The midlevel model is the SLT, which begins at $23,005 with two-wheel drive, the 3.7-liter V-6, automatic transmission and 17-inch wheels. This model also has a two-tone interior. With four-wheel drive, SLT prices begin at $24,665.

Top of the line is the R/T, which starts at $26,180 ($27,840 with four-wheel drive).

This one is the performance version, with a 4.0-liter V-6 engine rated at 260 horsepower and 265 foot-pounds of torque. The engine is connected to a five-speed automatic gearbox, and 20-inch wheels are standard. A performance suspension is included in the package.

EPA ratings for this engine are 16 city/21 highway for two-wheel-drive, and 15/20 for all-wheel drive.

The 4.0-liter engine was new for 2007, and also appears in the Chrysler Pacifica wagon.

No manual gearbox is offered in the SLT or R/T models.

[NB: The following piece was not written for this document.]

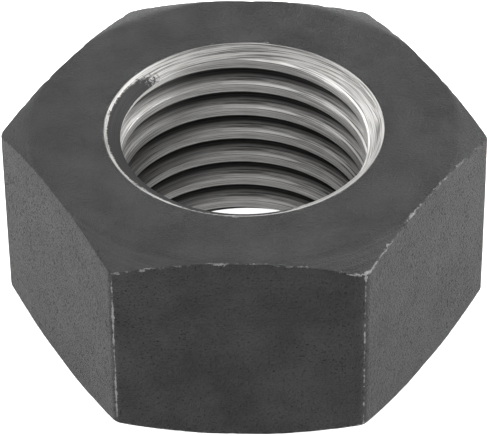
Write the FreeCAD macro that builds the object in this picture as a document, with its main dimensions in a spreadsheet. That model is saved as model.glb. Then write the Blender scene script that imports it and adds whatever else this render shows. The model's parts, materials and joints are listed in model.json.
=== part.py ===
"""Hexagon nut with a coarse metric thread: one forged, drilled, chamfered and tapped piece of steel.

The origin is the middle of the bottom face, +Z runs up the thread's axis, two opposite
corners of the hexagon lie on the X axis and two opposite flats face along Y.
"""

import FreeCAD, Part
import math
import os
import Sketcher

# Every size that a maker sets by itself: alias, value, meaning. Lengths in mm, angles in degrees.
SIZES = (
    ("across_flats", 55.0, "width between two opposite flats"),
    ("nut_height", 28.6, "from the bottom face to the top face"),
    ("corner_radius", 1.6, "rounding of the six upright corners"),
    ("face_allowance", 0.4, "how much wider than the flats the round end face is"),
    ("chamfer_angle", 24.0, "slope of the corner chamfer, from the end face"),
    ("thread_diameter", 36.0, "major diameter of the thread, at the bottom of its groove"),
    ("thread_pitch", 4.0, "rise of the thread in one turn"),
    ("flank_angle", 60.0, "angle between the two flanks of the groove"),
    ("entry_angle", 39.0, "where the groove's middle crosses the bottom face, from +X towards +Y"),
    ("groove_overcut", 0.2, "how far the groove's section reaches inside the drilled core"),
    ("countersink_allowance", 0.5, "how much wider than the thread the countersink's mouth is"),
    ("countersink_angle", 120.0, "angle across the countersink's cone"),
)

# Sizes that follow from those by rule, as expressions on the sheet.
CORNER_CIRCLE_RADIUS = "(sizes.across_flats / 2 / cos(30))"
FACE_RADIUS = "((sizes.across_flats + sizes.face_allowance) / 2)"
GROOVE_RADIUS = "(sizes.thread_diameter / 2)"
CORE_RADIUS = "((sizes.thread_diameter - sizes.thread_pitch) / 2)"
ROOT_FLAT = "(sizes.thread_pitch / 8)"
COUNTERSINK_RADIUS = "((sizes.thread_diameter + sizes.countersink_allowance) / 2)"
BOTTOM = "0"
TOP = "sizes.nut_height"
ON_AXIS = "0"

SIDES = 6
CORE_WALLS = 4
FULL_TURN = 2 * math.pi
UP = FreeCAD.Vector(0, 0, 1)
CENTRE = FreeCAD.Vector(0, 0, 0)
UPRIGHT_TOLERANCE = 1e-6
LEAST_CUT = 1.0

# How a sketch names its own origin and axes, and the points of an edge.
ORIGIN_POINT = (-1, 1)
ACROSS_AXIS = -1
UPRIGHT_AXIS = -2
START = 1
END = 2
MIDDLE = 3


def make_sizes(document):
    """Keep the driving dimensions in a sheet, one named cell each."""
    sheet = document.addObject("Spreadsheet::Sheet", "sizes")
    for row, (alias, value, meaning) in enumerate(SIZES, start=1):
        sheet.set(f"A{row}", alias)
        sheet.set(f"B{row}", str(value))
        sheet.set(f"C{row}", meaning)
        sheet.setAlias(f"B{row}", alias)
    document.recompute()


def new_sketch(body, name, plane):
    """A sketch lying on one of its own body's origin planes."""
    sketch = body.newObject("Sketcher::SketchObject", name)
    planes = [item for item in body.Origin.OriginFeatures if item.Role == plane]
    sketch.AttachmentSupport = (planes[0], [""])
    sketch.MapMode = "FlatFace"
    return sketch


def bind(sketch, expression, kind, *geometry):
    """Add a dimension to a sketch and tie it to the sheet."""
    guess = sketch.evalExpression(expression)
    index = sketch.addConstraint(Sketcher.Constraint(kind, *geometry, guess))
    sketch.setExpression(f"Constraints[{index}]", expression)


def place_corner(sketch, line, across, up):
    """Hold the start of a line at its distance from the axis and its height above the bottom face."""
    for kind, axis, expression in (
        ("DistanceX", UPRIGHT_AXIS, across),
        ("DistanceY", ACROSS_AXIS, up),
    ):
        if expression == "0":
            sketch.addConstraint(Sketcher.Constraint("PointOnObject", line, START, axis))
        else:
            bind(sketch, expression, kind, *ORIGIN_POINT, line, START)


def draw_outline(sketch, corners):
    """Draw straight sides round a list of corners, each one a pair of expressions."""
    points = [
        FreeCAD.Vector(sketch.evalExpression(across), sketch.evalExpression(up), 0)
        for across, up in corners
    ]
    lines = [
        sketch.addGeometry(Part.LineSegment(start, end), False)
        for start, end in zip(points, points[1:] + points[:1])
    ]
    for line, following in zip(lines, lines[1:] + lines[:1]):
        sketch.addConstraint(Sketcher.Constraint("Coincident", line, END, following, START))
    for line, (across, up) in zip(lines, corners):
        place_corner(sketch, line, across, up)


def draw_hexagon(sketch):
    """A regular hexagon inside a construction circle, with its first corner on +X."""
    radius = sketch.evalExpression(CORNER_CIRCLE_RADIUS)
    turns = [FULL_TURN * side / SIDES for side in range(SIDES)]
    points = [FreeCAD.Vector(radius * math.cos(turn), radius * math.sin(turn), 0) for turn in turns]
    sides = [
        sketch.addGeometry(Part.LineSegment(start, end), False)
        for start, end in zip(points, points[1:] + points[:1])
    ]
    circle = sketch.addGeometry(Part.Circle(CENTRE, UP, radius), True)
    sketch.addConstraint(Sketcher.Constraint("Coincident", circle, MIDDLE, *ORIGIN_POINT))
    bind(sketch, CORNER_CIRCLE_RADIUS, "Radius", circle)
    for side, following in zip(sides, sides[1:] + sides[:1]):
        sketch.addConstraint(Sketcher.Constraint("Coincident", side, END, following, START))
        sketch.addConstraint(Sketcher.Constraint("PointOnObject", side, START, circle))
    for side in sides[1:]:
        sketch.addConstraint(Sketcher.Constraint("Equal", sides[0], side))
    sketch.addConstraint(Sketcher.Constraint("PointOnObject", sides[0], START, ACROSS_AXIS))


def draw_core(sketch):
    """The drilled core as four equal arcs that meet on the axes."""
    circle = Part.Circle(CENTRE, UP, sketch.evalExpression(CORE_RADIUS))
    sweep = FULL_TURN / CORE_WALLS
    arcs = [
        sketch.addGeometry(Part.ArcOfCircle(circle, wall * sweep, (wall + 1) * sweep), False)
        for wall in range(CORE_WALLS)
    ]
    bind(sketch, CORE_RADIUS, "Radius", arcs[0])
    for arc, following in zip(arcs, arcs[1:] + arcs[:1]):
        axis = ACROSS_AXIS if arc % 2 == 0 else UPRIGHT_AXIS
        sketch.addConstraint(Sketcher.Constraint("Coincident", arc, MIDDLE, *ORIGIN_POINT))
        sketch.addConstraint(Sketcher.Constraint("PointOnObject", arc, START, axis))
        sketch.addConstraint(Sketcher.Constraint("Coincident", arc, END, following, START))


def is_upright(edge):
    """True for a straight edge along the thread's axis."""
    return edge.tangentAt(edge.FirstParameter).cross(UP).Length < UPRIGHT_TOLERANCE


def add_blank(body):
    """The hexagonal blank, from the bottom face up, with its upright corners rounded."""
    sketch = new_sketch(body, "hexagon", "XY_Plane")
    draw_hexagon(sketch)
    blank = body.newObject("PartDesign::Pad", "blank")
    blank.Profile = sketch
    blank.setExpression("Length", TOP)
    body.Document.recompute()
    upright = [f"Edge{n}" for n, edge in enumerate(blank.Shape.Edges, start=1) if is_upright(edge)]
    rounded = body.newObject("PartDesign::Fillet", "rounded_corners")
    rounded.Base = (blank, upright)
    rounded.setExpression("Radius", "sizes.corner_radius")
    return rounded


def add_groove(body, name, outlines):
    """Turn closed outlines about the thread's axis and cut them away."""
    sketch = new_sketch(body, f"{name}_outline", "XZ_Plane")
    for corners in outlines:
        draw_outline(sketch, corners)
    groove = body.newObject("PartDesign::Groove", name)
    groove.Profile = sketch
    groove.ReferenceAxis = (sketch, ["V_Axis"])
    groove.Angle = 360
    groove.Refine = False
    return groove


def add_corner_chamfers(body):
    """Both ends are turned to a shallow cone, which leaves a round face inside the corners."""
    outside = f"({CORNER_CIRCLE_RADIUS} + sizes.corner_radius)"
    drop = f"(({outside} - {FACE_RADIUS}) * tan(sizes.chamfer_angle))"
    upper = [(FACE_RADIUS, TOP), (outside, TOP), (outside, f"{TOP} - {drop}")]
    lower = [(FACE_RADIUS, BOTTOM), (outside, BOTTOM), (outside, drop)]
    return add_groove(body, "corner_chamfers", [upper, lower])


def add_core(body):
    """The core is drilled right through, upwards from the bottom face."""
    sketch = new_sketch(body, "core_circle", "XY_Plane")
    draw_core(sketch)
    core = body.newObject("PartDesign::Pocket", "core")
    core.Profile = sketch
    core.Type = "ThroughAll"
    core.Reversed = True
    core.Refine = False
    return core


def add_countersinks(body):
    """A cone at each mouth of the core, a little wider than the thread."""
    depth = f"({COUNTERSINK_RADIUS} / tan(sizes.countersink_angle / 2))"
    upper = [(ON_AXIS, TOP), (COUNTERSINK_RADIUS, TOP), (ON_AXIS, f"{TOP} - {depth}")]
    lower = [(ON_AXIS, BOTTOM), (COUNTERSINK_RADIUS, BOTTOM), (ON_AXIS, depth)]
    return add_groove(body, "countersinks", [upper, lower])


def add_thread(body):
    """The tapped groove, swept up a right-hand helix from below the nut to above it."""
    mouth_radius = f"({CORE_RADIUS} - sizes.groove_overcut)"
    flank_rise = f"(({GROOVE_RADIUS} - {mouth_radius}) * tan(sizes.flank_angle / 2))"
    middle = "(0 - sizes.thread_pitch * (1 + sizes.entry_angle / 360))"
    half_root = f"({ROOT_FLAT} / 2)"
    half_mouth = f"({half_root} + {flank_rise})"
    sketch = new_sketch(body, "groove_section", "XZ_Plane")
    section = [
        (mouth_radius, f"{middle} - {half_mouth}"),
        (GROOVE_RADIUS, f"{middle} - {half_root}"),
        (GROOVE_RADIUS, f"{middle} + {half_root}"),
        (mouth_radius, f"{middle} + {half_mouth}"),
    ]
    draw_outline(sketch, section)
    thread = body.newObject("PartDesign::SubtractiveHelix", "thread")
    thread.Profile = sketch
    thread.ReferenceAxis = (sketch, ["V_Axis"])
    thread.Mode = "pitch-height-angle"
    thread.setExpression("Pitch", "sizes.thread_pitch")
    thread.setExpression("Height", f"{TOP} + 2 * sizes.thread_pitch")
    thread.LeftHanded = False
    thread.Reversed = False
    thread.Refine = False
    return thread


def checked_cut(document, before, feature):
    """Recompute, and make sure that the feature took material away."""
    document.recompute()
    removed = before.Shape.Volume - feature.Shape.Volume
    if removed < LEAST_CUT:
        raise RuntimeError(f"{feature.Label} removed only {removed:.3f} cubic mm")
    return feature


def make_hex_nut(document):
    """The whole nut, in the order in which it is made."""
    body = document.addObject("PartDesign::Body", "hex_nut")
    body.Label = "hex_nut"
    body.Placement = FreeCAD.Placement()
    stage = add_blank(body)
    document.recompute()
    for add_cut in (add_corner_chamfers, add_core, add_countersinks, add_thread):
        stage = checked_cut(document, stage, add_cut(body))
    return body


def check_model(document, sub_parts):
    """Write nothing if a feature failed, a sketch is loose or a solid is bad."""
    for item in document.Objects:
        if {"Invalid", "Error"} & set(item.State):
            raise RuntimeError(f"{item.Label} is {item.State}")
        if item.isDerivedFrom("Sketcher::SketchObject") and not item.FullyConstrained:
            raise RuntimeError(f"{item.Label} is not fully constrained")
    for sub_part in sub_parts:
        shape = sub_part.Shape
        if shape.isNull() or not shape.isValid() or len(shape.Solids) != 1:
            raise RuntimeError(f"{sub_part.Label} is not one valid solid")


def write_sub_part(sub_part):
    """One STEP file for each node, with its size printed for the record."""
    sub_part.Shape.exportStep(f"parts/{sub_part.Label}.step")
    box = sub_part.Shape.optimalBoundingBox(False)
    size = f"{box.XLength:.3f} x {box.YLength:.3f} x {box.ZLength:.3f} mm"
    print(f"{sub_part.Label}: {size}, {sub_part.Shape.Volume:.1f} cubic mm")


def main():
    """Build the document, check it, then write the parts."""
    document = FreeCAD.newDocument("hexagon_nut")
    make_sizes(document)
    sub_parts = [make_hex_nut(document)]
    check_model(document, sub_parts)
    os.makedirs("parts", exist_ok=True)
    for sub_part in sub_parts:
        write_sub_part(sub_part)


main()
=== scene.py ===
"""Looks for a large blackened steel hexagon nut whose thread was tapped afterwards and is bare.

Laid out as an add-on: sizes and colours in property groups, one operator for the nut, one for
the stage, and a panel that lists them. Everything is in metres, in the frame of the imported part:
the bottom face lies on z = 0, the thread's axis is Z, and two opposite corners lie on X.
"""

import json
import math

import bmesh
import bpy
import numpy as np
from bpy.props import FloatProperty, FloatVectorProperty, IntProperty, PointerProperty
from mathutils import Matrix, Vector, noise


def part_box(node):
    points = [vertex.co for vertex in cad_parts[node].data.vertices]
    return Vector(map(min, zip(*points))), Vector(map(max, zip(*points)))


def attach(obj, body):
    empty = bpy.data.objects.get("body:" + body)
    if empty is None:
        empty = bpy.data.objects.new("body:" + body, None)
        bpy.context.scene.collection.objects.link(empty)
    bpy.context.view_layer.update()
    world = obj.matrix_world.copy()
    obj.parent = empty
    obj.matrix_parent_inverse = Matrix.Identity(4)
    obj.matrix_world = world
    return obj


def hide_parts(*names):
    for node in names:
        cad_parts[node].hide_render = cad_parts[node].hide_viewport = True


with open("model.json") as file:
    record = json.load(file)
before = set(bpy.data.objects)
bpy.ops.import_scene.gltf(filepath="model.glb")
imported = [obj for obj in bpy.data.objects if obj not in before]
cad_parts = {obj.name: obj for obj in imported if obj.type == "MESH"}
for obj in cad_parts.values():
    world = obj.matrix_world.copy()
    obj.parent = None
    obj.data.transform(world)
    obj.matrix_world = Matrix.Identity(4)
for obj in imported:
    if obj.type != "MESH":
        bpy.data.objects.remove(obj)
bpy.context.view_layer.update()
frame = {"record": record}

bl_info = {
    "name": "Hexagon nut",
    "version": (1, 0, 0),
    "blender": (4, 5, 0),
    "location": "View3D > Sidebar > Nut",
    "description": "Builds a blackened hexagon nut with a bare tapped thread, and its stage",
    "category": "Object",
}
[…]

Standard on all Nitro models is electronic stability control with rollover mitigation. Also included on all models are side-curtain air bags for both rows of seating to protect occupants in the event a rollover does occur.

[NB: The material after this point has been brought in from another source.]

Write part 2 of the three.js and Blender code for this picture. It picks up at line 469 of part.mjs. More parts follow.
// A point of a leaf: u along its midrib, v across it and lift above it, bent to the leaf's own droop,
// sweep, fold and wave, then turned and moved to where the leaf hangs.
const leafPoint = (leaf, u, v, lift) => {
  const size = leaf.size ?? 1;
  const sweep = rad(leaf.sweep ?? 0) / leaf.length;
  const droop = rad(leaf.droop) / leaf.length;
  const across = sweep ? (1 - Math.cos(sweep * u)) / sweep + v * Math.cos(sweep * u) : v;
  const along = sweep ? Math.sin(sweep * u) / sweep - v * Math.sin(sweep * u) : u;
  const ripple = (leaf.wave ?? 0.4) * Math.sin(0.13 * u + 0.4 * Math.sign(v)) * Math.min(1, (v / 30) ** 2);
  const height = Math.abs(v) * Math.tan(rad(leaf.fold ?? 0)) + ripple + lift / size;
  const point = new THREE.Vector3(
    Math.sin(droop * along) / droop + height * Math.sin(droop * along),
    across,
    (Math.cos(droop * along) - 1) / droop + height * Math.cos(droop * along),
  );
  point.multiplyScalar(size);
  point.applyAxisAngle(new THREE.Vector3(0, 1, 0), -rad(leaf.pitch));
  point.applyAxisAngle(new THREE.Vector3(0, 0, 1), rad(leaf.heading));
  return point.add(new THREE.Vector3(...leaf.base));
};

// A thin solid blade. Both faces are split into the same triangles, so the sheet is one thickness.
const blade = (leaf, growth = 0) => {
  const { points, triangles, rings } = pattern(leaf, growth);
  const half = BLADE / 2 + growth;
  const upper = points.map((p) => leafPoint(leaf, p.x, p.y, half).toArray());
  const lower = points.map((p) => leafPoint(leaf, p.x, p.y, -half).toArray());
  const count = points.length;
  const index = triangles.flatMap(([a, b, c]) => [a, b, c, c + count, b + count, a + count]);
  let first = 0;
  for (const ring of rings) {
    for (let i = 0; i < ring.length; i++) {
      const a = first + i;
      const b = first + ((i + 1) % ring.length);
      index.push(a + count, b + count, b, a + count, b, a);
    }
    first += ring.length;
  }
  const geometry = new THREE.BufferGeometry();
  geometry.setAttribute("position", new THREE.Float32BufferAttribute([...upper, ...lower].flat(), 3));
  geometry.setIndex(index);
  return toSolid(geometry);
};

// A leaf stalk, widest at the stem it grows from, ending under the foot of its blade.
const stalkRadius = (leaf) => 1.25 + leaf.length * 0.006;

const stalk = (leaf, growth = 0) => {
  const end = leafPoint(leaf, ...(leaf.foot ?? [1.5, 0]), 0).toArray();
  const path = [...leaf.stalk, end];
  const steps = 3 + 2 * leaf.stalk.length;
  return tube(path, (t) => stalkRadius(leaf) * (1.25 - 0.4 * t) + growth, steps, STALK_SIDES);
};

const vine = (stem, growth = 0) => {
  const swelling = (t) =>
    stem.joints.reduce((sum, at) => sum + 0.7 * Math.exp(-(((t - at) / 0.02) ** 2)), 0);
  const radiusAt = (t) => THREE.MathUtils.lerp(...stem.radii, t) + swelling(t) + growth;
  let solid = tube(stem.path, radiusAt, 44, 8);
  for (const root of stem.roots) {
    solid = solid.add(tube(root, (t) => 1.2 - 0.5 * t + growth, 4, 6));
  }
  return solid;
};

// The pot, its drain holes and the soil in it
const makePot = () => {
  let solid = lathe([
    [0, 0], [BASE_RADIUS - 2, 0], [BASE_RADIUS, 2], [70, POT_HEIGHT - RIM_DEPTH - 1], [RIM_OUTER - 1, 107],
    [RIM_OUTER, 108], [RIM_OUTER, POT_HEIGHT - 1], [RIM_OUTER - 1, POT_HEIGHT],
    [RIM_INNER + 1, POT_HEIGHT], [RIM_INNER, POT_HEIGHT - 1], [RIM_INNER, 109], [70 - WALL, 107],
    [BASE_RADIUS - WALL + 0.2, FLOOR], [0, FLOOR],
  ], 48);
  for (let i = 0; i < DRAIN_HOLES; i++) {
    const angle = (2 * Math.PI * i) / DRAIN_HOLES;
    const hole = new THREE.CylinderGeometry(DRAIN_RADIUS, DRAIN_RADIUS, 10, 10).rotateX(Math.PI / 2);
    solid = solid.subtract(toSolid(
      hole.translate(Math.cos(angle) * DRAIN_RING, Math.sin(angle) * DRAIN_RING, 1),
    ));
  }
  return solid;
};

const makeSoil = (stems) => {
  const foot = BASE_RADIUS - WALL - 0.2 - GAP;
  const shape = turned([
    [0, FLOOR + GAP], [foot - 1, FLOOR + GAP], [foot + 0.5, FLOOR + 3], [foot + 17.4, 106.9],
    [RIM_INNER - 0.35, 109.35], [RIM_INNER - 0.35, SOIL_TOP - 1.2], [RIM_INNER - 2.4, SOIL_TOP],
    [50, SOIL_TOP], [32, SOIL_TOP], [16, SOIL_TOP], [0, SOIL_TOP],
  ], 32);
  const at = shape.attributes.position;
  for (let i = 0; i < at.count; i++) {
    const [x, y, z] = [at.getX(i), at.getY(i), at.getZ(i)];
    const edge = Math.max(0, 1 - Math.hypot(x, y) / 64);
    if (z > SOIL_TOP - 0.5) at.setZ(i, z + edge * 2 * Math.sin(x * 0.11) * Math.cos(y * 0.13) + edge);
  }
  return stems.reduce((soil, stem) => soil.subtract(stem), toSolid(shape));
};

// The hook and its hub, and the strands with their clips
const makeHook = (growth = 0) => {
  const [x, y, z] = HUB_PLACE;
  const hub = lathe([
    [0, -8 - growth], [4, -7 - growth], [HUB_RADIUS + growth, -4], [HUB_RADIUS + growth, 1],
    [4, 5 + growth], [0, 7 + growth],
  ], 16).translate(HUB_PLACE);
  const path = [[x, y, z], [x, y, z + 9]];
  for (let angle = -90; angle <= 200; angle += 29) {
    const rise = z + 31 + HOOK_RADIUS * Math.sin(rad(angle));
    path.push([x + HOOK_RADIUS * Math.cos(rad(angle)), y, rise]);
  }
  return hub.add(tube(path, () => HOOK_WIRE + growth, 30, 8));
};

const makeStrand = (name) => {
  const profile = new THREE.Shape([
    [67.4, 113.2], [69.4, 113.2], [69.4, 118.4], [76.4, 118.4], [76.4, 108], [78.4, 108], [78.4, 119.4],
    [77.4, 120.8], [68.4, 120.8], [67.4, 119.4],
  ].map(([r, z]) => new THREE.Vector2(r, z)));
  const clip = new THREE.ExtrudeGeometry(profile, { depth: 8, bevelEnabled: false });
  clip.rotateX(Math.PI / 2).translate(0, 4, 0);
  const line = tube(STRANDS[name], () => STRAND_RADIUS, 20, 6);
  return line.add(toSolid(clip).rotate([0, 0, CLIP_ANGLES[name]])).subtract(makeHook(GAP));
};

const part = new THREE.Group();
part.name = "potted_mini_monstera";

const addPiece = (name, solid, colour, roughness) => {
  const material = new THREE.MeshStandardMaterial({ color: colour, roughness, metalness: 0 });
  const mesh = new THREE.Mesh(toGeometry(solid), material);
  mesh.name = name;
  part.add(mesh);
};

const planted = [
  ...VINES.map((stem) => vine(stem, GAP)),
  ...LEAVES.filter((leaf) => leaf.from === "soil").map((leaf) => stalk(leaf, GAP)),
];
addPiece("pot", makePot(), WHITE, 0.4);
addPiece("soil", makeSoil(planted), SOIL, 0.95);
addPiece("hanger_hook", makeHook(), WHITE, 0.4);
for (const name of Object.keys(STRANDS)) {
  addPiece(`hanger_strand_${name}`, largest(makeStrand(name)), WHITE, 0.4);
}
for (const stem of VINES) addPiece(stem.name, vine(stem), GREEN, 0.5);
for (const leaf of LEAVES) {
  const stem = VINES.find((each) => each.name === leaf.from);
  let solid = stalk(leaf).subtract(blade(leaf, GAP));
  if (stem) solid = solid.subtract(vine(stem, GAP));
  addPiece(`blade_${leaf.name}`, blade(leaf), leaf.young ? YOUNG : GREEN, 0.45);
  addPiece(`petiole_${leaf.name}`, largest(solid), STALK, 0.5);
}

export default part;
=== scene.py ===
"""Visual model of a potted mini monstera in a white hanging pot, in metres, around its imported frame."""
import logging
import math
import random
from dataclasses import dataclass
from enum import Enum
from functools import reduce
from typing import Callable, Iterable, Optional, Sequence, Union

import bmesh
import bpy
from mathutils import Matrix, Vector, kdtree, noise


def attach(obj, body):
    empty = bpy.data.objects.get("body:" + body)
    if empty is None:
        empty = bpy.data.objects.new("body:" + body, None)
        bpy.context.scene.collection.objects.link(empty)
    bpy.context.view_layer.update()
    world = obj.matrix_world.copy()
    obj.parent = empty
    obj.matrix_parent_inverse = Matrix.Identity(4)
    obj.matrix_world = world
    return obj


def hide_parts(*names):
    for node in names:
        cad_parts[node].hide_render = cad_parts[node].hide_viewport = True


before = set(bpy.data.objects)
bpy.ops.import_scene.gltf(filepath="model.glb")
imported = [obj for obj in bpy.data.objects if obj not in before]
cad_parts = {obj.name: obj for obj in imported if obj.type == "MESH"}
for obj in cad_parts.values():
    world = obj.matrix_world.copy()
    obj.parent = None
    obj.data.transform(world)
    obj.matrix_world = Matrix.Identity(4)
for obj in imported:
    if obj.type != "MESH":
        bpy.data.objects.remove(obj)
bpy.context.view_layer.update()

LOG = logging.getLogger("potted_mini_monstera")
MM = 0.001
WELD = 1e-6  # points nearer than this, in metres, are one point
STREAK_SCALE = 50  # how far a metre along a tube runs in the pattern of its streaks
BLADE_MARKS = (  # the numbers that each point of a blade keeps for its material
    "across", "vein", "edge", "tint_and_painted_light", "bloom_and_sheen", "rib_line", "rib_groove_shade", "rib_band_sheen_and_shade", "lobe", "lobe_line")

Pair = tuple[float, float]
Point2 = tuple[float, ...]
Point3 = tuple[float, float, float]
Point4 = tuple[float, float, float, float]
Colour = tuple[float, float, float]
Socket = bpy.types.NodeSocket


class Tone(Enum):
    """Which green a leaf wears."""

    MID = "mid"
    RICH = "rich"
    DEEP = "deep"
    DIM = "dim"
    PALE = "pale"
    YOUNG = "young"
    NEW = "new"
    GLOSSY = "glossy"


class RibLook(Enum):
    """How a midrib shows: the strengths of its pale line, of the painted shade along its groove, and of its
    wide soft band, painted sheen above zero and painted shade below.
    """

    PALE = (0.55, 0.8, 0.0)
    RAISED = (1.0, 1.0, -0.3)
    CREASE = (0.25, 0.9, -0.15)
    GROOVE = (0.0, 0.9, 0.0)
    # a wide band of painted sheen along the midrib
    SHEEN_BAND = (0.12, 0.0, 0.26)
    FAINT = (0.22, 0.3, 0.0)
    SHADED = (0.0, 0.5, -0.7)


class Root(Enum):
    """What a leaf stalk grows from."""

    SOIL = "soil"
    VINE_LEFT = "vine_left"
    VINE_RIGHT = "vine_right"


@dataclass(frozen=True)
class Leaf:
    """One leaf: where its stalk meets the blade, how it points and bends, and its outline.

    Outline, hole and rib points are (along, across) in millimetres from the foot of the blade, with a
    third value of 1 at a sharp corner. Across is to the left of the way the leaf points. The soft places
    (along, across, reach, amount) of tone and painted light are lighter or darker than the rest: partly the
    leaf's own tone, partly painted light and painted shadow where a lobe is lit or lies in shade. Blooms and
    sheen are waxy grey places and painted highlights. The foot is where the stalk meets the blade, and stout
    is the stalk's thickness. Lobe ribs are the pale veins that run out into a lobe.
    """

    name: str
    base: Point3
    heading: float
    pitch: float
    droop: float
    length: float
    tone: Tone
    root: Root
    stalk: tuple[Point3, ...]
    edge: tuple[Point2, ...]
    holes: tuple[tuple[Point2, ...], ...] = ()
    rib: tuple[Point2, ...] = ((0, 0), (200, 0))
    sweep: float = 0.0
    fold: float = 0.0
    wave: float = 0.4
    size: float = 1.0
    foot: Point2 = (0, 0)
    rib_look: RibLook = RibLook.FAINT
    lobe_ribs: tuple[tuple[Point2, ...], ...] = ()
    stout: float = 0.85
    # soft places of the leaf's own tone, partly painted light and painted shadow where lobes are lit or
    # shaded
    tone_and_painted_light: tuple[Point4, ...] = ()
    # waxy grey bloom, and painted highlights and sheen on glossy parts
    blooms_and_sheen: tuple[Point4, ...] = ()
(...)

Nitro options include a DVD audio system with eight speakers, a rear-seat entertainment system, and remote start. A sport suspension is optional on SXT and SLT models, and both of these trims can be upgraded to the 20-inch wheels.

SLT and R/T models come with Dodge's new "load 'n' go" cargo floor, which moves 18 inches out over the rear bumper so that bulky objects can be loaded into the vehicle more easily. The rolling floor can hold up to 400 pounds.

A hidden storage compartment can hold valuable items such as laptop computers. There is a power outlet inside this compartment.

Also standard on SLT and R/T will be Chrysler's new "YES Essentials" cloth seats, made with a fabric that repels most ordinary stains such as permanent ink markers, mustard and ketchup. It also helps control odors, and eliminates static electricity.

Another innovation is the optional MyGIG navigation/audio system ($1,700), which includes a 20-gigabyte hard drive that can hold 1,600 songs in MP3 format. An auxiliary jack on the Nitro's audio systems allows an iPod or other portable music player to be connected directly, so the music can be heard over the system's speakers.